We amillennialists proclaim a gospel that declares the little flock of Christ,
that will always have tribulation in the world and whose members are killed
all the day long, to be not merely conquerors but "more than conquerors" (Luke
12:32; John 16:33,
Rom. 8:36,37).
See, this is not pessimism, this is optimism. This is the hugest optimism. This
is optimism without any hint of pessimism.
But the victory, indeed "more than victory," of the church, here and now, is
spiritual, not carnal. It is achieved by the gospel of the forgiveness of sins,
not by the gospel of world-domination. It is enjoyed by faith, not by settling
down comfortable in a society or a world governed by the saints. It consists
of the pardon of sins, peace with God, holiness of life, and perseverance in
Christ to the end; it does not consist of political power, big numbers, and
cultural influence.
Esteemed friend Jones, permit me a question or two that reflects not only on
your letter published above but also on the note that accompanied the letter.

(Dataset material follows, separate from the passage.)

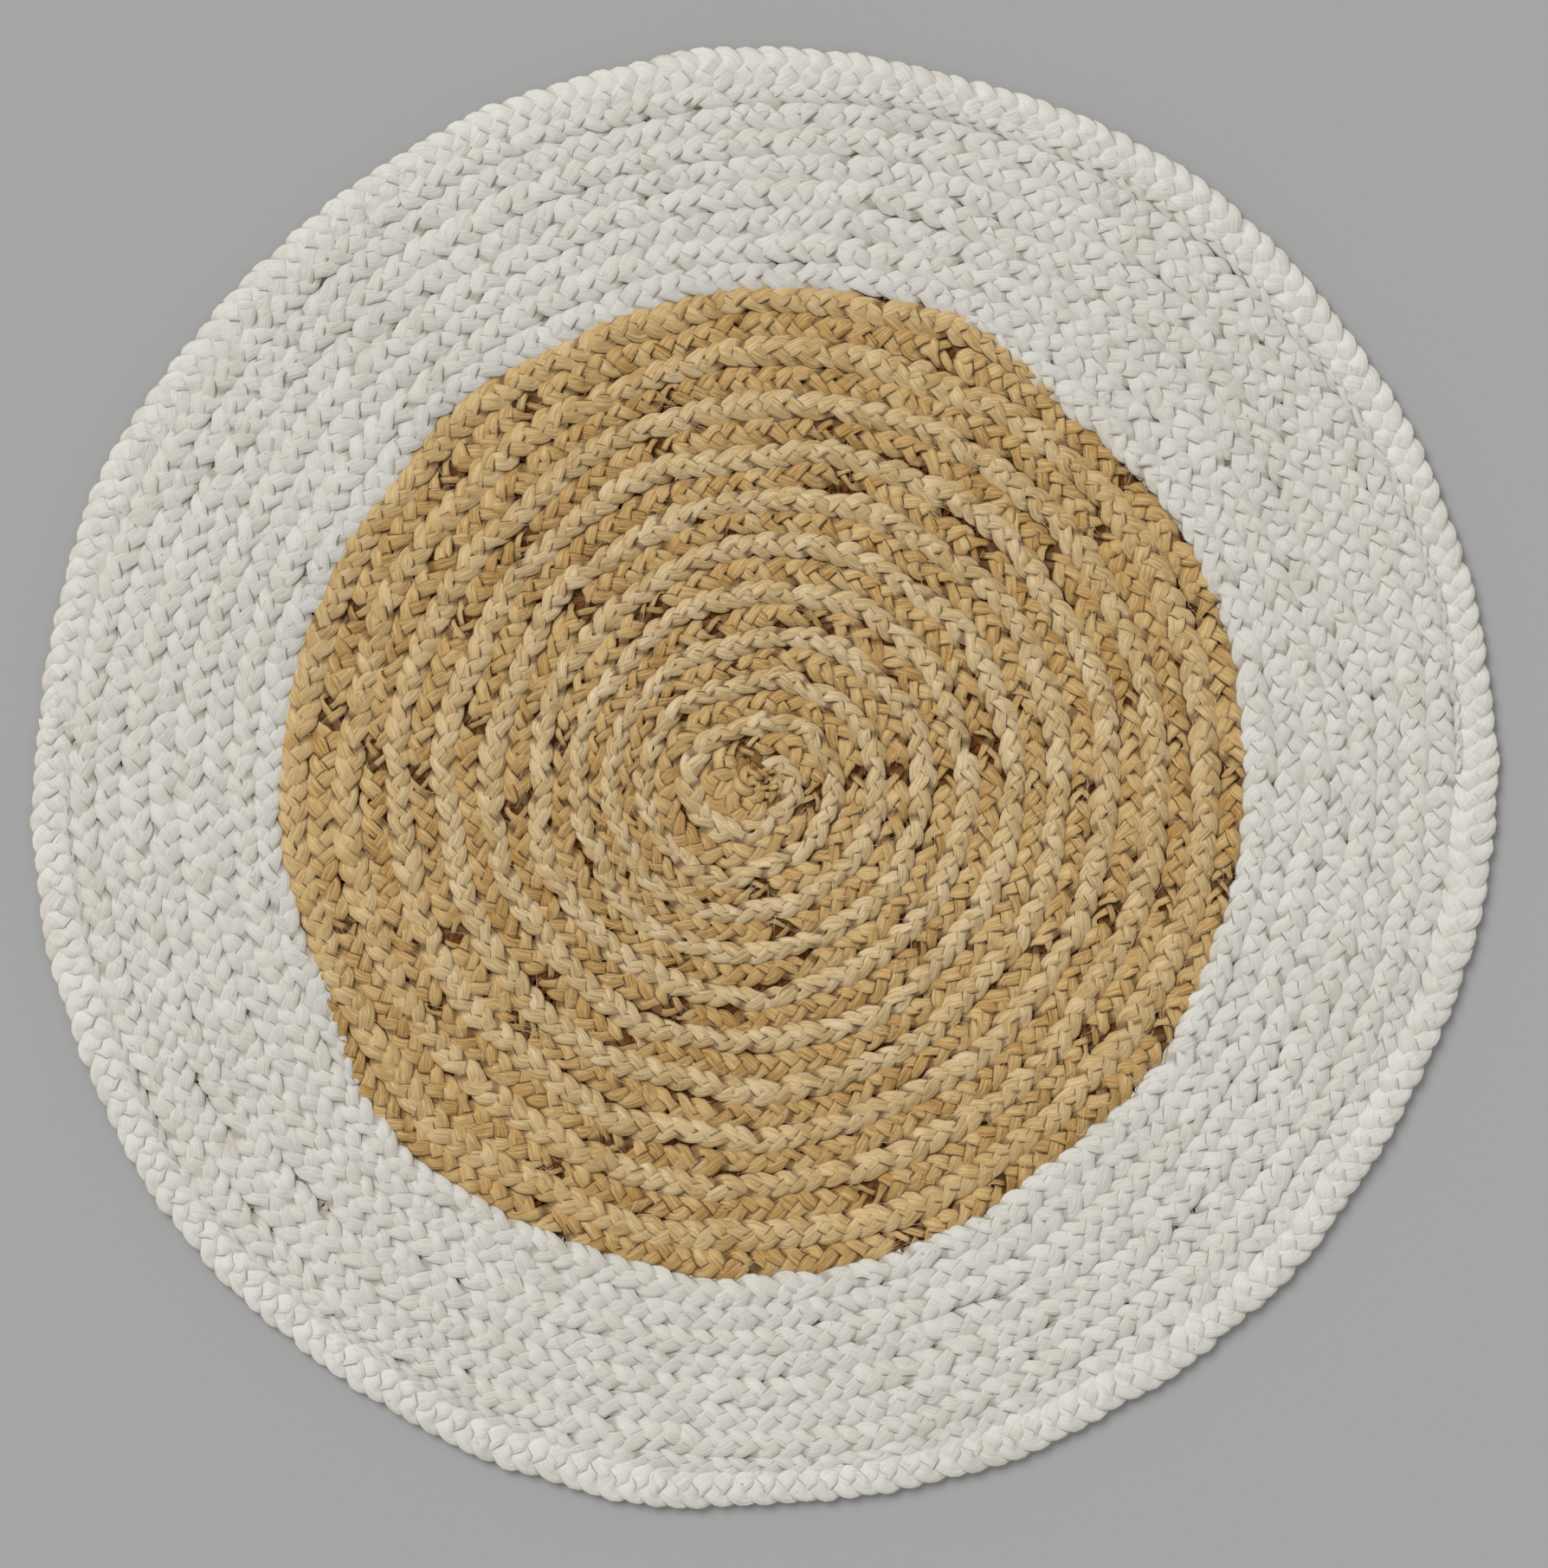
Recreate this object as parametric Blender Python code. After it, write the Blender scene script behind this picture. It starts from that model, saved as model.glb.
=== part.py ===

You more than most Reformed Christians are well aware that R. J. Rushdooney,
Gary North, and others of the "Christian Reconstruction" movement have for many
years now been assaulting Reformed amillennialism as "impotent religion" and
jeering at us amillennialists as "pessimillennialists." you also know that this
tirade and ridicule are ongoing.
This has been, and continues to be, their "strong attack" against the doctrine
of the end confessed by the Reformed churches in the Second Helvetic Confession
and against all those Reformed theologians and other believers who have embraced
Reformed amillennialism according to the Reformed confessions.
Would you say that they have "arrived at an ideological stance
for passionate postmillennialism that is not healthy?
Would you warn them that "ideology and biblical theology are two different
things"?
And have you ever actually said this to them and warned them
of this publicly, perhaps by a letter in Chalcedon Report?